(Stored data)
▬▬▬▬▬▬▬▬▬▬

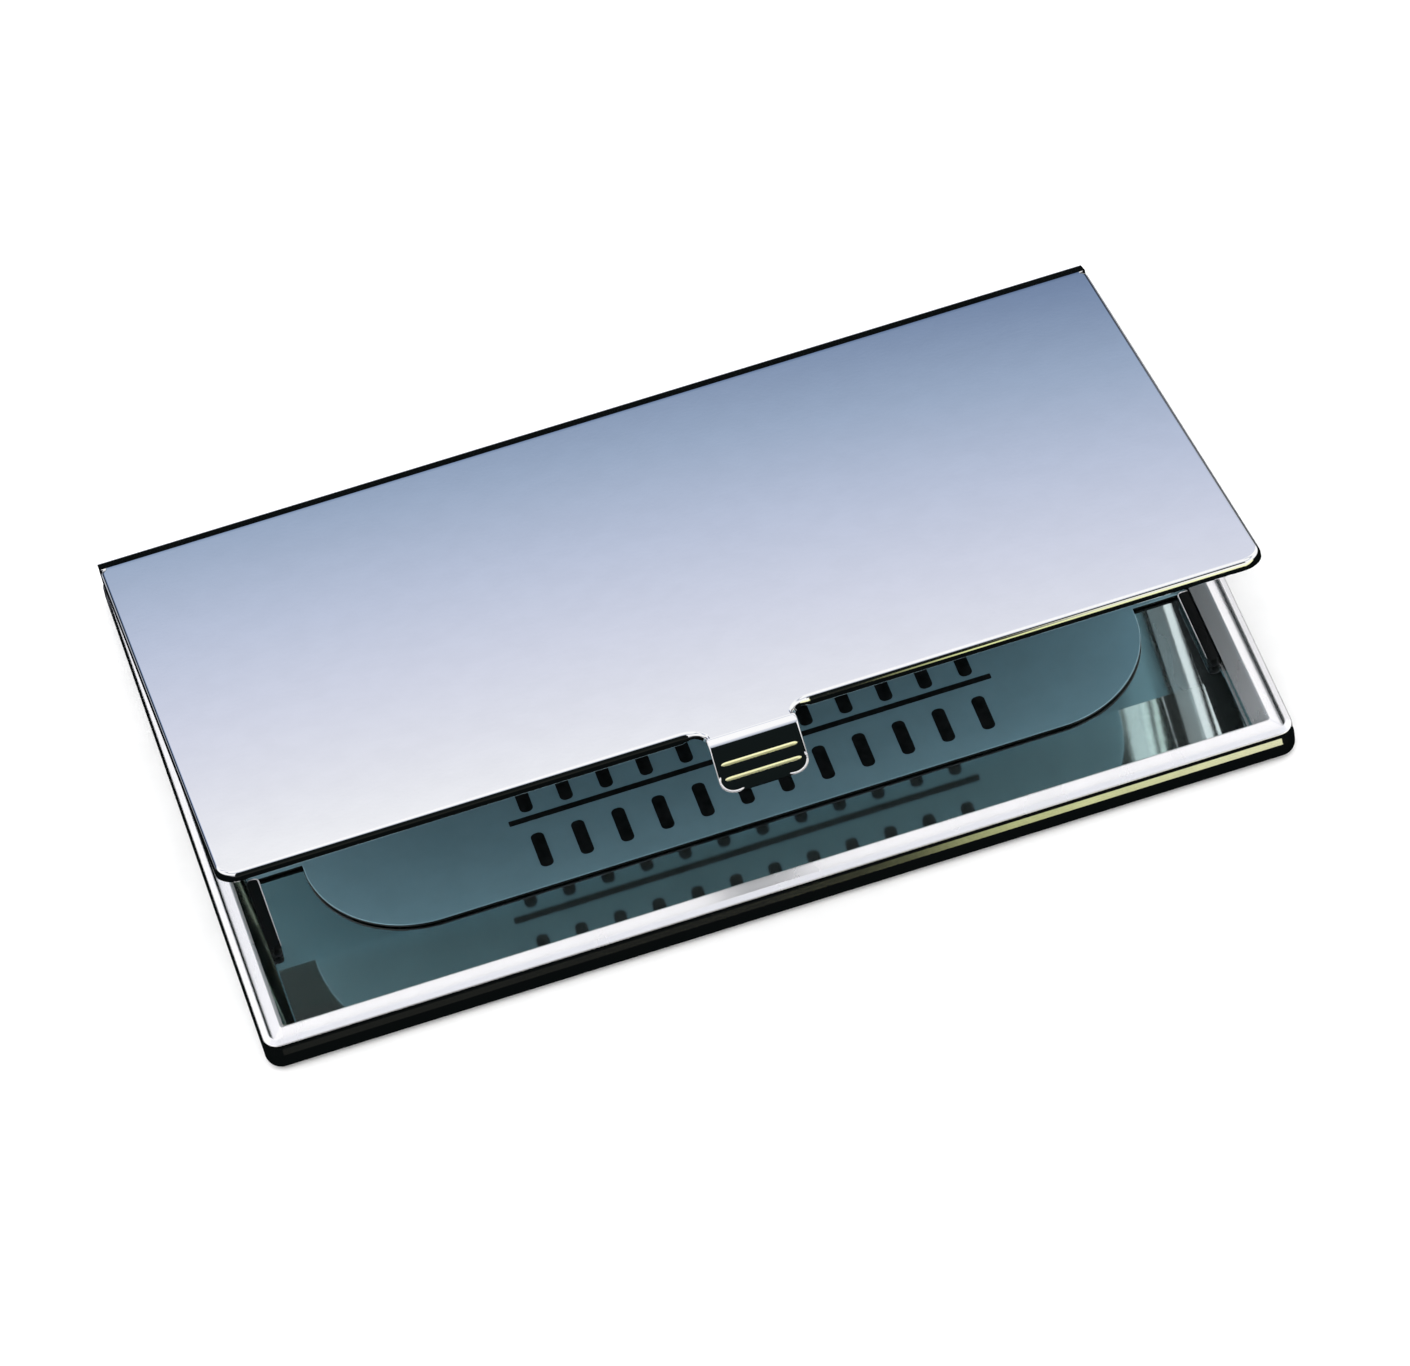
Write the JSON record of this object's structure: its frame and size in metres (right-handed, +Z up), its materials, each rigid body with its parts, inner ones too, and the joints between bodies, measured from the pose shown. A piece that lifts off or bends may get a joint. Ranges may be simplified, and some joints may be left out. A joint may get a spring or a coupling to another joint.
{
  "type": "business card case",
  "caption": "Flat metal case for business cards: a shallow lined tray, a sprung card plate, and a hinged lid with a thumb tab.",
  "frame": {"origin": "middle of the tray's footprint, on its underside", "axes": "+X along the hinge, +Y from the thumb tab to the hinge, +Z up"},
  "size_m": [0.094, 0.061, 0.0222],
  "materials": {
    "case_chrome": "polished, soft blue-grey sheen",
    "liner_chrome": "mirror polished",
    "plate_steel": "polished steel, slightly satin",
    "rail_metal": "dark polished",
    "hinge_metal": "drawn and polished"
  },
  "bodies": {
    "tray": {"base_shell": "case_chrome", "base_liner": "liner_chrome", "card_rail_left": "rail_metal", "card_rail_right": "rail_metal", "plate_clamp": "liner_chrome", "clamp_rivets": "hinge_metal", "hinge_leaf": "hinge_metal", "leaf_rivets": "hinge_metal", "hinge_pin": "hinge_metal", "pin_cap_left": "hinge_metal", "pin_cap_right": "hinge_metal"},
    "plate": {"card_plate": "plate_steel"},
    "lid": {"lid_shell": "case_chrome", "lid_liner": "plate_steel", "tab_grip": "case_chrome"}
  },
  "joints": [
    {"name": "lid_hinge", "type": "hinge", "parent": "tray", "child": "lid", "pos_m": [0, 0.0289, 0.00375], "axis": [-1, 0, 0], "range_deg": [-17, 103]},
    {"name": "plate_flex", "type": "hinge", "parent": "tray", "child": "plate", "pos_m": [0, 0.022, 0.0015], "axis": [-1, 0, 0], "range_deg": [0, 1.2], "stiffness_Nm_per_rad": 0.4, "springref_deg": -1.15}
  ]
}
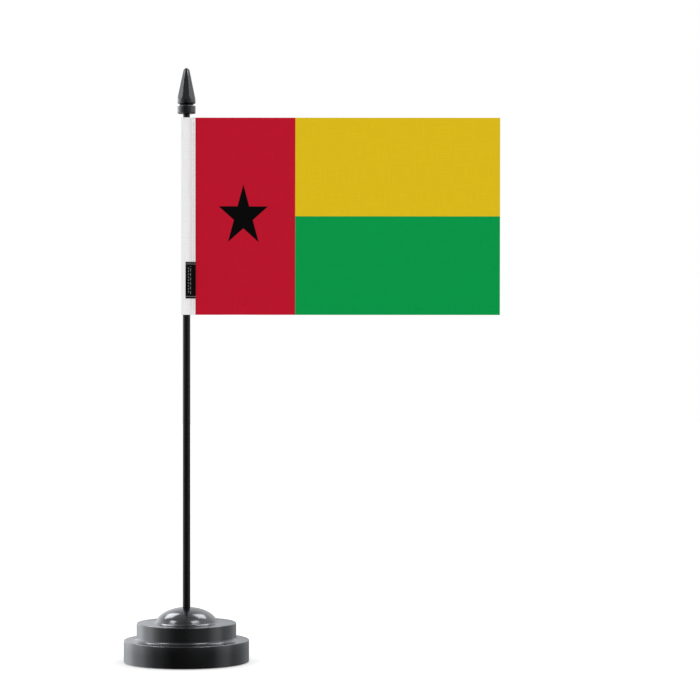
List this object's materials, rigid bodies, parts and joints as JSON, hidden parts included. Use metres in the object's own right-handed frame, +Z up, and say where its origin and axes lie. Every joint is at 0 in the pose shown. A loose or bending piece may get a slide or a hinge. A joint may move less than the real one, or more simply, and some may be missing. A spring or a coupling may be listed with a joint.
{
  "type": "desk flag stand",
  "caption": "Small cloth flag with a white sleeve on a slim black staff with a spear finial, standing in a round two-tier domed base.",
  "frame": {"origin": "on the desk, at the centre of the base's underside, on the staff's axis", "axes": "+Z up along the staff, +X from the staff towards the flag's free edge, -Y out of the flag's front face"},
  "size_m": [0.1919, 0.0638, 0.303],
  "materials": {
    "base_shell": "high gloss, black",
    "ballast_disc": "punched, lightly oiled",
    "bottom_plate": "fine matte texture, black",
    "bottom_screws": "zinc plated",
    "foot_pad": "matt black",
    "socket_bush": "natural nylon",
    "staff": "gloss, black",
    "finial": "gloss, black",
    "grip_ring": "matt black",
    "flag_panel": "printed polyester: a red band at the hoist with a black star, yellow over green at the fly",
    "flag_sleeve": "plain white polyester",
    "woven_label": "black woven tape",
    "hoist_seam": "white sewing thread"
  },
  "bodies": {
    "base": {"base_shell": "base_shell", "ballast_disc": "ballast_disc", "bottom_plate": "bottom_plate", "bottom_screws": "bottom_screws", "foot_pad": "foot_pad"},
    "bush": {"socket_bush": "socket_bush"},
    "staff": {"staff": "staff"},
    "finial": {"finial": "finial"},
    "ring": {"grip_ring": "grip_ring"},
    "flag": {"flag_panel": "flag_panel", "flag_sleeve": "flag_sleeve", "woven_label": "woven_label", "hoist_seam": "hoist_seam"}
  },
  "joints": [
    {"name": "staff_turn", "type": "hinge", "parent": "base", "child": "bush", "pos_m": [0, 0, 0.012], "axis": [0, 0, 1], "continuous": true},
    {"name": "staff_lift", "type": "slide", "parent": "bush", "child": "staff", "axis": [0, 0, 1], "range_m": [0, 0.03]},
    {"name": "finial_pull", "type": "slide", "parent": "staff", "child": "finial", "axis": [0, 0, 1], "range_m": [0, 0.01]},
    {"name": "flag_height", "type": "slide", "parent": "staff", "child": "ring", "axis": [0, 0, 1], "range_m": [-0.148, 0.0018]},
    {"name": "flag_swing", "type": "hinge", "parent": "ring", "child": "flag", "pos_m": [0, 0, 0.2274], "axis": [0, 0, 1], "continuous": true}
  ]
}
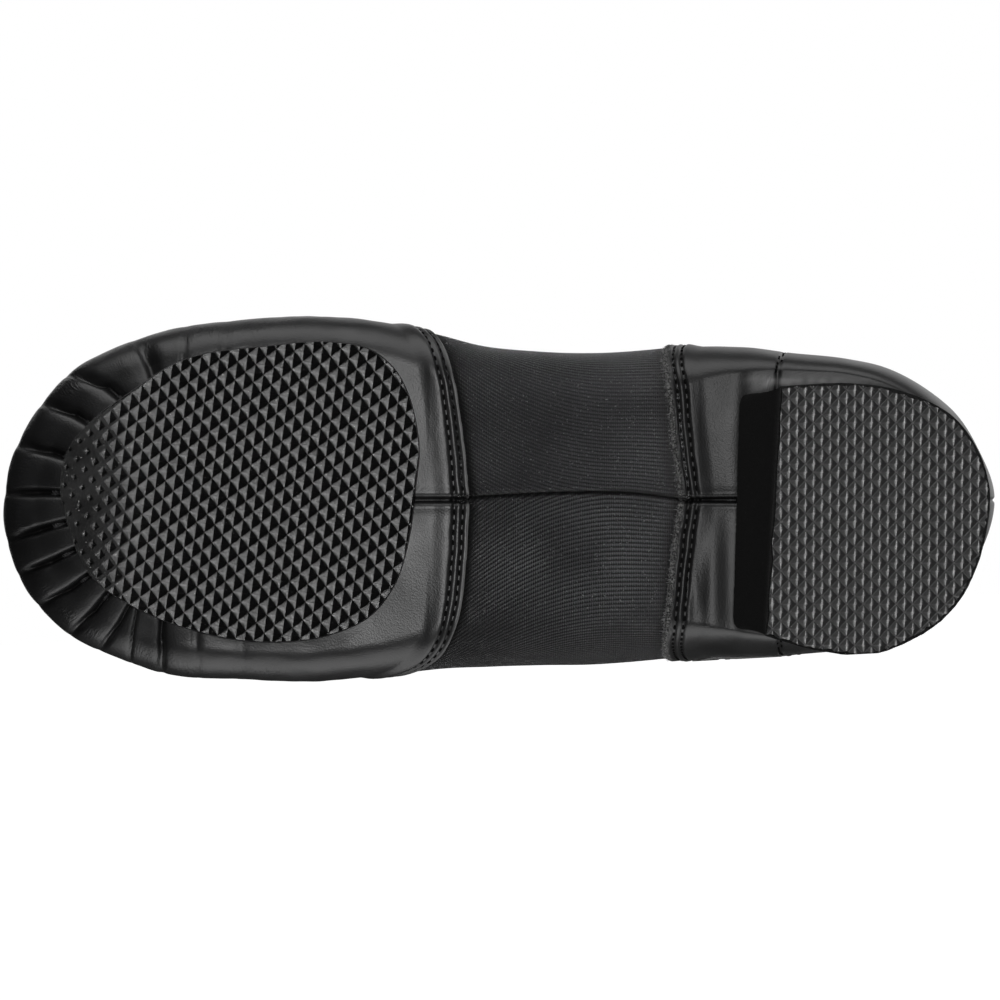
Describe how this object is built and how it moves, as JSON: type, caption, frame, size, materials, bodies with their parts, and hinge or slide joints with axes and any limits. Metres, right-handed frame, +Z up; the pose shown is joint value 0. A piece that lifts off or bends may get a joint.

▬▬▬▬▬▬▬▬▬▬

> [Description of the task]: Write out the whole listing again. Match it word for word.

> [Solution to the problem]:
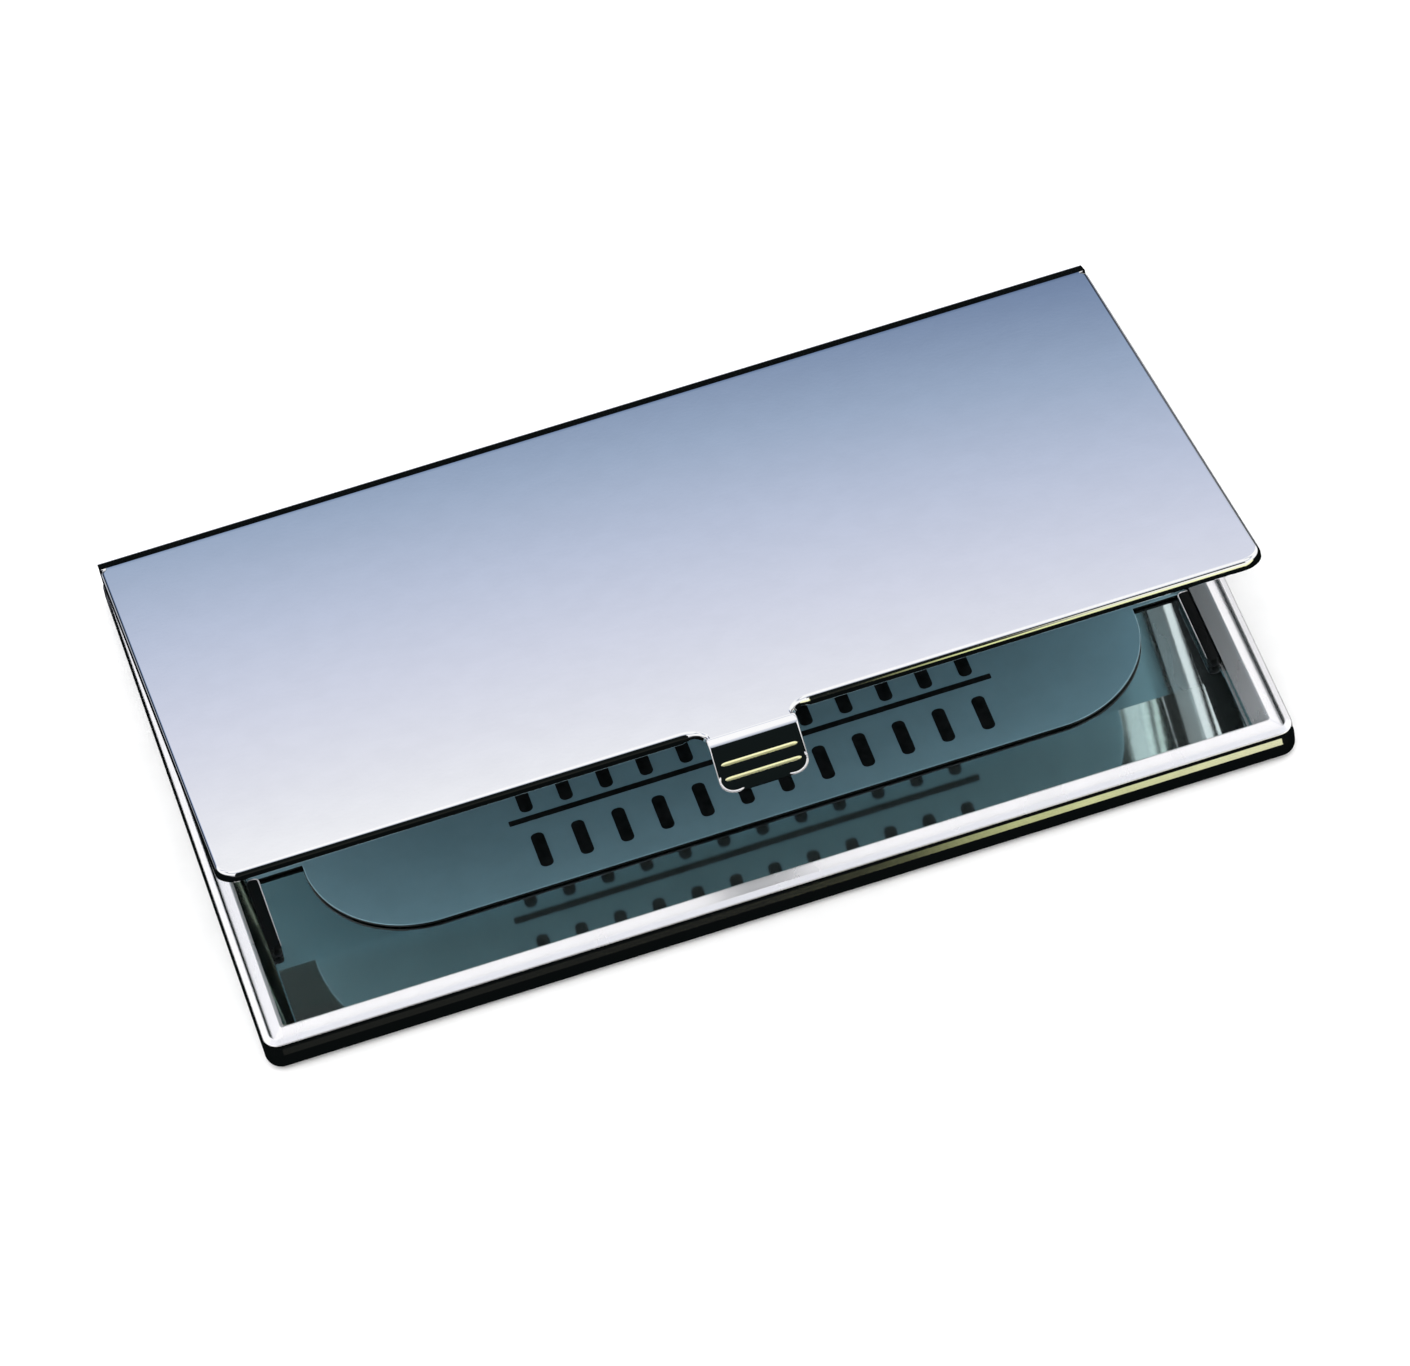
Write the JSON record of this object's structure: its frame and size in metres (right-handed, +Z up), its materials, each rigid body with its parts, inner ones too, and the joints between bodies, measured from the pose shown. A piece that lifts off or bends may get a joint. Ranges may be simplified, and some joints may be left out. A joint may get a spring or a coupling to another joint.
{
  "type": "business card case",
  "caption": "Flat metal case for business cards: a shallow lined tray, a sprung card plate, and a hinged lid with a thumb tab.",
  "frame": {"origin": "middle of the tray's footprint, on its underside", "axes": "+X along the hinge, +Y from the thumb tab to the hinge, +Z up"},
  "size_m": [0.094, 0.061, 0.0222],
  "materials": {
    "case_chrome": "polished, soft blue-grey sheen",
    "liner_chrome": "mirror polished",
    "plate_steel": "polished steel, slightly satin",
    "rail_metal": "dark polished",
    "hinge_metal": "drawn and polished"
  },
  "bodies": {
    "tray": {"base_shell": "case_chrome", "base_liner": "liner_chrome", "card_rail_left": "rail_metal", "card_rail_right": "rail_metal", "plate_clamp": "liner_chrome", "clamp_rivets": "hinge_metal", "hinge_leaf": "hinge_metal", "leaf_rivets": "hinge_metal", "hinge_pin": "hinge_metal", "pin_cap_left": "hinge_metal", "pin_cap_right": "hinge_metal"},
    "plate": {"card_plate": "plate_steel"},
    "lid": {"lid_shell": "case_chrome", "lid_liner": "plate_steel", "tab_grip": "case_chrome"}
  },
  "joints": [
    {"name": "lid_hinge", "type": "hinge", "parent": "tray", "child": "lid", "pos_m": [0, 0.0289, 0.00375], "axis": [-1, 0, 0], "range_deg": [-17, 103]},
    {"name": "plate_flex", "type": "hinge", "parent": "tray", "child": "plate", "pos_m": [0, 0.022, 0.0015], "axis": [-1, 0, 0], "range_deg": [0, 1.2], "stiffness_Nm_per_rad": 0.4, "springref_deg": -1.15}
  ]
}
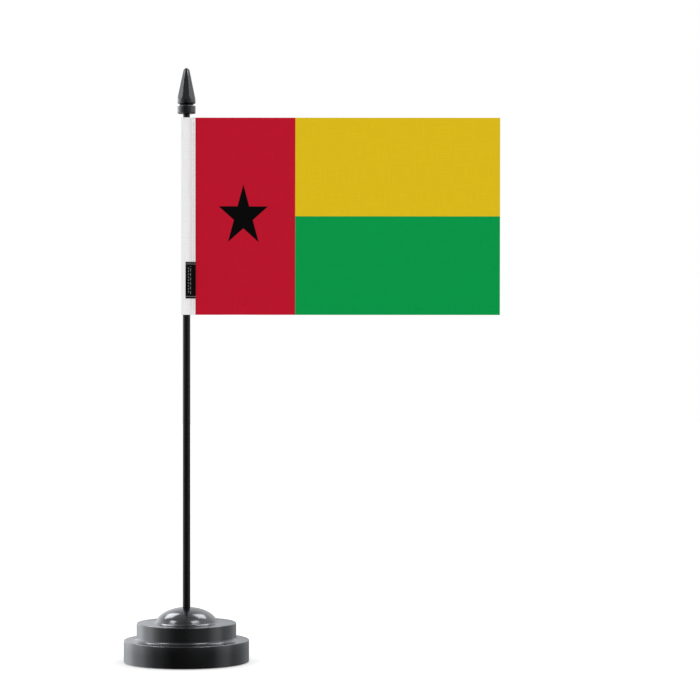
List this object's materials, rigid bodies, parts and joints as JSON, hidden parts included. Use metres in the object's own right-handed frame, +Z up, and say where its origin and axes lie. Every joint is at 0 in the pose shown. A loose or bending piece may get a slide or a hinge. A joint may move less than the real one, or more simply, and some may be missing. A spring or a coupling may be listed with a joint.
{
  "type": "desk flag stand",
  "caption": "Small cloth flag with a white sleeve on a slim black staff with a spear finial, standing in a round two-tier domed base.",
  "frame": {"origin": "on the desk, at the centre of the base's underside, on the staff's axis", "axes": "+Z up along the staff, +X from the staff towards the flag's free edge, -Y out of the flag's front face"},
  "size_m": [0.1919, 0.0638, 0.303],
  "materials": {
    "base_shell": "high gloss, black",
    "ballast_disc": "punched, lightly oiled",
    "bottom_plate": "fine matte texture, black",
    "bottom_screws": "zinc plated",
    "foot_pad": "matt black",
    "socket_bush": "natural nylon",
    "staff": "gloss, black",
    "finial": "gloss, black",
    "grip_ring": "matt black",
    "flag_panel": "printed polyester: a red band at the hoist with a black star, yellow over green at the fly",
    "flag_sleeve": "plain white polyester",
    "woven_label": "black woven tape",
    "hoist_seam": "white sewing thread"
  },
  "bodies": {
    "base": {"base_shell": "base_shell", "ballast_disc": "ballast_disc", "bottom_plate": "bottom_plate", "bottom_screws": "bottom_screws", "foot_pad": "foot_pad"},
    "bush": {"socket_bush": "socket_bush"},
    "staff": {"staff": "staff"},
    "finial": {"finial": "finial"},
    "ring": {"grip_ring": "grip_ring"},
    "flag": {"flag_panel": "flag_panel", "flag_sleeve": "flag_sleeve", "woven_label": "woven_label", "hoist_seam": "hoist_seam"}
  },
  "joints": [
    {"name": "staff_turn", "type": "hinge", "parent": "base", "child": "bush", "pos_m": [0, 0, 0.012], "axis": [0, 0, 1], "continuous": true},
    {"name": "staff_lift", "type": "slide", "parent": "bush", "child": "staff", "axis": [0, 0, 1], "range_m": [0, 0.03]},
    {"name": "finial_pull", "type": "slide", "parent": "staff", "child": "finial", "axis": [0, 0, 1], "range_m": [0, 0.01]},
    {"name": "flag_height", "type": "slide", "parent": "staff", "child": "ring", "axis": [0, 0, 1], "range_m": [-0.148, 0.0018]},
    {"name": "flag_swing", "type": "hinge", "parent": "ring", "child": "flag", "pos_m": [0, 0, 0.2274], "axis": [0, 0, 1], "continuous": true}
  ]
}
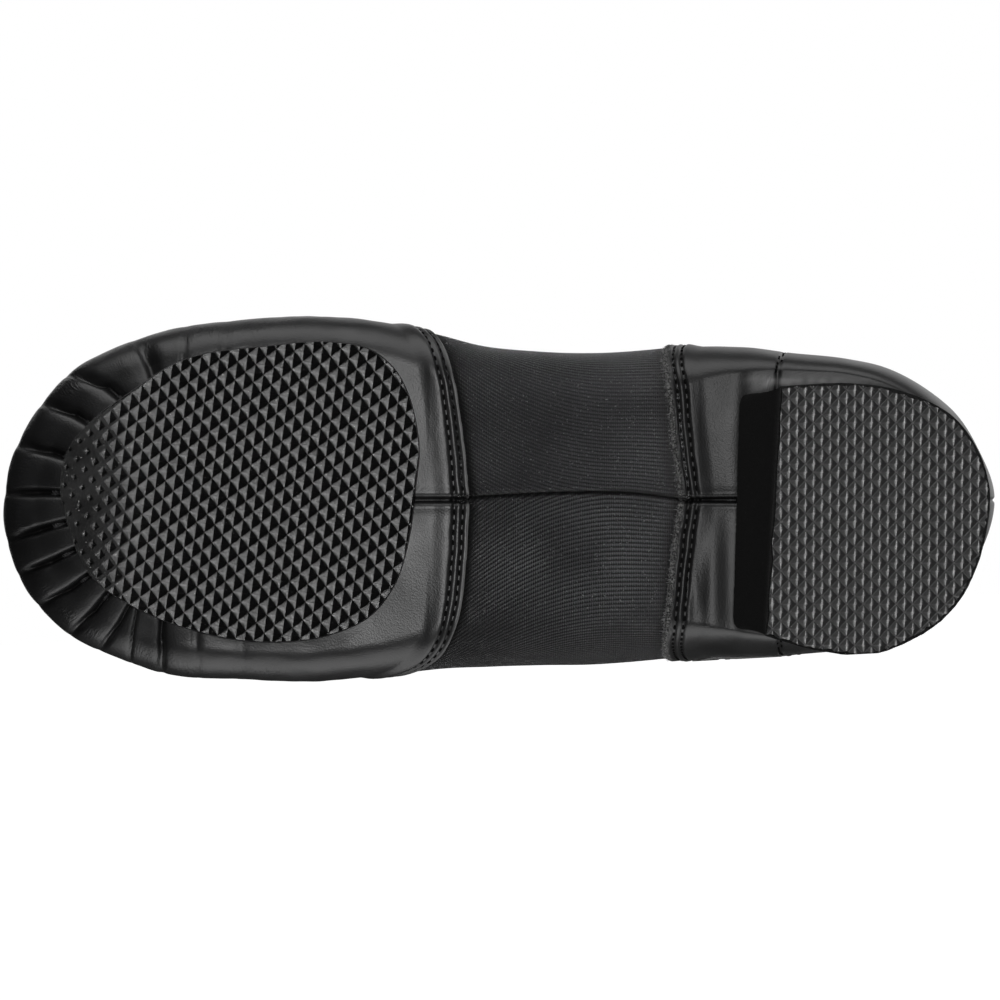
Describe how this object is built and how it moves, as JSON: type, caption, frame, size, materials, bodies with their parts, and hinge or slide joints with axes and any limits. Metres, right-handed frame, +Z up; the pose shown is joint value 0. A piece that lifts off or bends may get a joint.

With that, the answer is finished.